Thursday, December 10, 2009

Live webcast today, 10:30 a.m. -- California Redistricting Reform

I'm heading downtown today for the State Auditor's event to kick off the new web site and application process for the Citizens Redistricting Commission, created through the passage of Prop. 11 last year. The event will be webcast live at 10:30 a.m..

The new "We Draw the Lines" web site will begin accepting applications next week on December 15. Already people can see drafts of what the applications look like and find out what will be asked of folks who want to apply.

Some have been wondering whether at the end of the application process there will be enough money to fund the actual commission? The initiative called for $3 million to fund the new commission, but the first time around there are of course start-up costs, like creating regulations and an application and selection process. The Legislature has allocated the $3 million Prop. 11 calls for, but clearly more money will be needed. Even the Legislative Analyst's analysis of Prop. 11 in the ballot pamphlet said $3 million was insufficient and the actual costs just given inflation would be $4 million.

Fortunately John Myers at KQED Radio has taken a closer look at this question, and today published a very thorough description of what is likely to be the biggest implementation challenge Prop. 11 faces -- how do you get more money for a worthy program in this fiscal climate?

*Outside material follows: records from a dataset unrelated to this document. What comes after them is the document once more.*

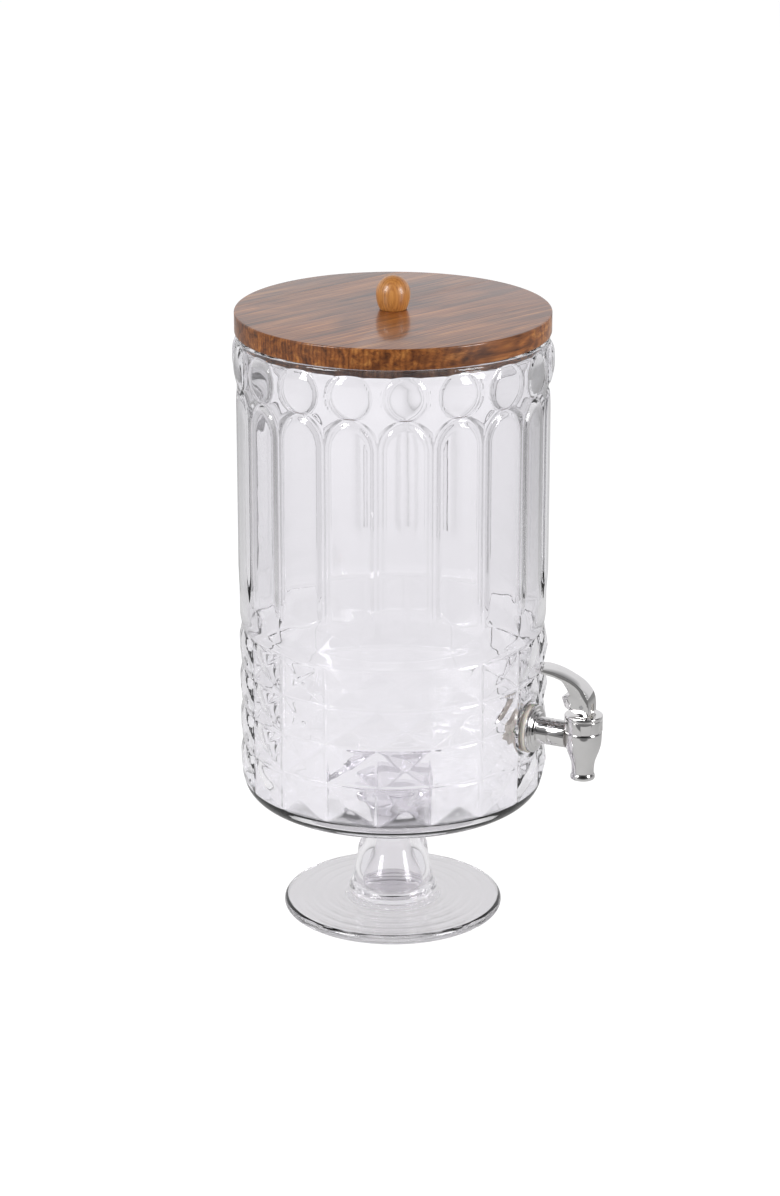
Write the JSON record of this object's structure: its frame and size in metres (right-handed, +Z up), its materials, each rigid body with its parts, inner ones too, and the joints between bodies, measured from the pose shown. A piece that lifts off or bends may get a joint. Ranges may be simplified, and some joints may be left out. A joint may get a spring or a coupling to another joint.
{
  "type": "drinks dispenser jar",
  "caption": "Clear embossed glass drinks dispenser on a glass pedestal, with a wooden lid and ball knob and a chrome lever tap that opens as the lever is lifted.",
  "frame": {"origin": "centre of the foot's flat underside, on the jar's axis", "axes": "+Z up along the jar's axis, -Y out through the tap, +X to the right when facing the tap from the front"},
  "size_m": [0.1742, 0.2142, 0.367],
  "materials": {
    "jar": "clear pressed glass, glossy, embossed",
    "pedestal_stem": "clear pressed glass, glossy",
    "pedestal_foot": "clear pressed glass, glossy",
    "lid_stave_1": "brown hardwood under a glossy varnish",
    "lid_stave_2": "brown hardwood under a glossy varnish",
    "lid_stave_3": "brown hardwood under a glossy varnish",
    "lid_stave_4": "brown hardwood under a glossy varnish",
    "lid_plug": "brown hardwood, varnished",
    "lid_knob": "paler hardwood, satin varnish",
    "knob_screw": "plain steel",
    "tap_shank": "mirror chrome plating",
    "tap_body": "mirror chrome plating",
    "outer_gasket": "milky translucent silicone",
    "inner_gasket": "milky translucent silicone",
    "lock_nut": "white moulded plastic",
    "bonnet": "mirror chrome plating",
    "seat_plug": "milky silicone",
    "valve_stem": "white moulded plastic",
    "stem_seal": "milky silicone",
    "return_spring": "stainless wire",
    "lever": "mirror chrome plating",
    "lever_pin": "bright steel"
  },
  "bodies": {
    "vessel": {"jar": "jar", "pedestal_stem": "pedestal_stem", "pedestal_foot": "pedestal_foot", "tap_shank": "tap_shank", "tap_body": "tap_body", "outer_gasket": "outer_gasket", "inner_gasket": "inner_gasket", "lock_nut": "lock_nut", "bonnet": "bonnet", "stem_seal": "stem_seal", "return_spring": "return_spring"},
    "lid": {"lid_stave_1": "lid_stave_1", "lid_stave_2": "lid_stave_2", "lid_stave_3": "lid_stave_3", "lid_stave_4": "lid_stave_4", "lid_plug": "lid_plug", "lid_knob": "lid_knob", "knob_screw": "knob_screw"},
    "valve_seat": {"seat_plug": "seat_plug"},
    "valve_rod": {"valve_stem": "valve_stem", "lever_pin": "lever_pin"},
    "lever": {"lever": "lever"}
  },
  "joints": [
    {"name": "lid_lift", "type": "slide", "parent": "vessel", "child": "lid", "axis": [0, 0, 1], "range_m": [0, 0.12]},
    {"name": "valve_lift", "type": "slide", "parent": "vessel", "child": "valve_seat", "axis": [0, 0, 1], "range_m": [0, 0.003], "stiffness_N_per_m": 300, "springref_m": -0.003, "deforming": ["return_spring"]},
    {"name": "lever_swivel", "type": "hinge", "parent": "valve_seat", "child": "valve_rod", "pos_m": [0, -0.1155, 0.1385], "axis": [0, 0, 1], "continuous": true},
    {"name": "lever_rock", "type": "hinge", "parent": "valve_rod", "child": "lever", "pos_m": [0, -0.1155, 0.1385], "axis": [1, 0, 0], "range_deg": [0, 60]}
  ],
  "couplings": [
    {"joint": "lever_rock", "follows": "valve_lift", "rad_per_m": 349}
  ]
}
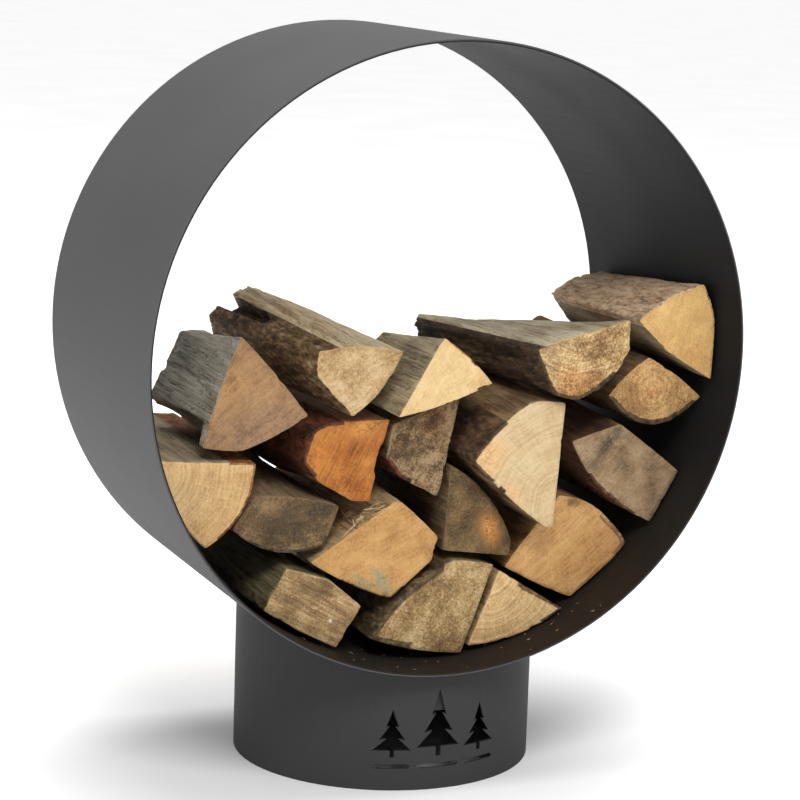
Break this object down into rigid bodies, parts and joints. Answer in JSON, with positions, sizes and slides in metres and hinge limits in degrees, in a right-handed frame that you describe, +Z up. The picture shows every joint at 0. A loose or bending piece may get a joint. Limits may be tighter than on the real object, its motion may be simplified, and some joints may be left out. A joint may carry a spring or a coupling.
{
  "type": "firewood log rack",
  "caption": "Open steel drum lying on its side on a short round pedestal, stocked with split firewood logs that draw out of its front mouth.",
  "frame": {"origin": "on the floor, under the centre of the pedestal", "axes": "+Z up, the drum's axis along Y, its front mouth facing -Y, +X to the right seen from the front"},
  "size_m": [0.6, 0.33, 0.717],
  "materials": {
    "drum_paint": "matte anthracite powder coat",
    "pedestal_paint": "matte anthracite powder coat",
    "zinc_steel": "zinc plated",
    "wood_pale": "freshly split pale hardwood",
    "wood_tan": "split tan hardwood with bark",
    "wood_grey": "weathered grey-brown split wood",
    "wood_orange": "orange-brown split wood"
  },
  "bodies": {
    "root": {"drum_hoop": "drum_paint", "pedestal_tube": "pedestal_paint", "base_ring": "pedestal_paint", "saddle_strap": "pedestal_paint", "bolt_1": "zinc_steel", "bolt_2": "zinc_steel", "bolt_3": "zinc_steel", "bolt_4": "zinc_steel", "washer_1": "zinc_steel", "washer_2": "zinc_steel", "washer_3": "zinc_steel", "washer_4": "zinc_steel", "nut_1": "zinc_steel", "nut_2": "zinc_steel", "nut_3": "zinc_steel", "nut_4": "zinc_steel"},
    "split_log_left_upper": {"log_left_upper": "wood_grey"},
    "split_log_knotty_top": {"log_knotty_top": "wood_tan"},
    "split_log_pale_wedge": {"log_pale_wedge": "wood_pale"},
    "split_log_top_half": {"log_top_half": "wood_tan"},
    "split_log_right_upper": {"log_right_upper": "wood_pale"},
    "split_log_right_round": {"log_right_round": "wood_tan"},
    "split_log_right_block": {"log_right_block": "wood_grey"},
    "split_log_centre_quarter": {"log_centre_quarter": "wood_pale"},
    "split_log_centre_block": {"log_centre_block": "wood_grey"},
    "split_log_orange": {"log_orange": "wood_orange"},
    "split_log_left_slab": {"log_left_slab": "wood_grey"},
    "split_log_left_half": {"log_left_half": "wood_pale"},
    "split_log_bottom_block": {"log_bottom_block": "wood_grey"},
    "split_log_low_tan": {"log_low_tan": "wood_tan"},
    "split_log_bottom_quarter": {"log_bottom_quarter": "wood_tan"},
    "split_log_bottom_wedge": {"log_bottom_wedge": "wood_pale"},
    "split_log_right_tan": {"log_right_tan": "wood_orange"},
    "split_log_centre_dark": {"log_centre_dark": "wood_grey"}
  },
  "joints": [
    {"name": "draw_out_left_upper", "type": "slide", "parent": "root", "child": "split_log_left_upper", "axis": [0, -1, 0], "range_m": [0, 0.32]},
    {"name": "draw_out_knotty_top", "type": "slide", "parent": "root", "child": "split_log_knotty_top", "axis": [0, -1, 0], "range_m": [0, 0.32]},
    {"name": "draw_out_pale_wedge", "type": "slide", "parent": "root", "child": "split_log_pale_wedge", "axis": [0, -1, 0], "range_m": [0, 0.32]},
    {"name": "draw_out_top_half", "type": "slide", "parent": "root", "child": "split_log_top_half", "axis": [0, -1, 0], "range_m": [0, 0.32]},
    {"name": "draw_out_right_upper", "type": "slide", "parent": "root", "child": "split_log_right_upper", "axis": [0, -1, 0], "range_m": [0, 0.32]},
    {"name": "draw_out_right_round", "type": "slide", "parent": "root", "child": "split_log_right_round", "axis": [0, -1, 0], "range_m": [0, 0.32]},
    {"name": "draw_out_right_block", "type": "slide", "parent": "root", "child": "split_log_right_block", "axis": [0, -1, 0], "range_m": [0, 0.32]},
    {"name": "draw_out_centre_quarter", "type": "slide", "parent": "root", "child": "split_log_centre_quarter", "axis": [0, -1, 0], "range_m": [0, 0.32]},
    {"name": "draw_out_centre_block", "type": "slide", "parent": "root", "child": "split_log_centre_block", "axis": [0, -1, 0], "range_m": [0, 0.32]},
    {"name": "draw_out_orange", "type": "slide", "parent": "root", "child": "split_log_orange", "axis": [0, -1, 0], "range_m": [0, 0.32]},
    {"name": "draw_out_left_slab", "type": "slide", "parent": "root", "child": "split_log_left_slab", "axis": [0, -1, 0], "range_m": [0, 0.32]},
    {"name": "draw_out_left_half", "type": "slide", "parent": "root", "child": "split_log_left_half", "axis": [0, -1, 0], "range_m": [0, 0.32]},
    {"name": "draw_out_bottom_block", "type": "slide", "parent": "root", "child": "split_log_bottom_block", "axis": [0, -1, 0], "range_m": [0, 0.32]},
    {"name": "draw_out_low_tan", "type": "slide", "parent": "root", "child": "split_log_low_tan", "axis": [0, -1, 0], "range_m": [0, 0.32]},
    {"name": "draw_out_bottom_quarter", "type": "slide", "parent": "root", "child": "split_log_bottom_quarter", "axis": [0, -1, 0], "range_m": [0, 0.32]},
    {"name": "draw_out_bottom_wedge", "type": "slide", "parent": "root", "child": "split_log_bottom_wedge", "axis": [0, -1, 0], "range_m": [0, 0.32]},
    {"name": "draw_out_right_tan", "type": "slide", "parent": "root", "child": "split_log_right_tan", "axis": [0, -1, 0], "range_m": [0, 0.32]},
    {"name": "draw_out_centre_dark", "type": "slide", "parent": "root", "child": "split_log_centre_dark", "axis": [0, -1, 0], "range_m": [0, 0.32]}
  ]
}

Reform proponents have a good opportunity to try to lock additional funding in, but the window is closing. The current Governor of the state was the biggest champion of all of redistricting reform and Prop. 11. He used his fundraising powers to raise millions to support the measure, which barely passed. If it's going to take more than $3 million to do it right, proponents need to figure out how much and ask for it sooner rather than later while Gov. Schwarzenegger is still in office. There's no guarantee the next Governor, whoever he or she will be, will have such a soft spot for redistricting reform, and certainly most members of the Legislature aren't exactly eager to get this done, either.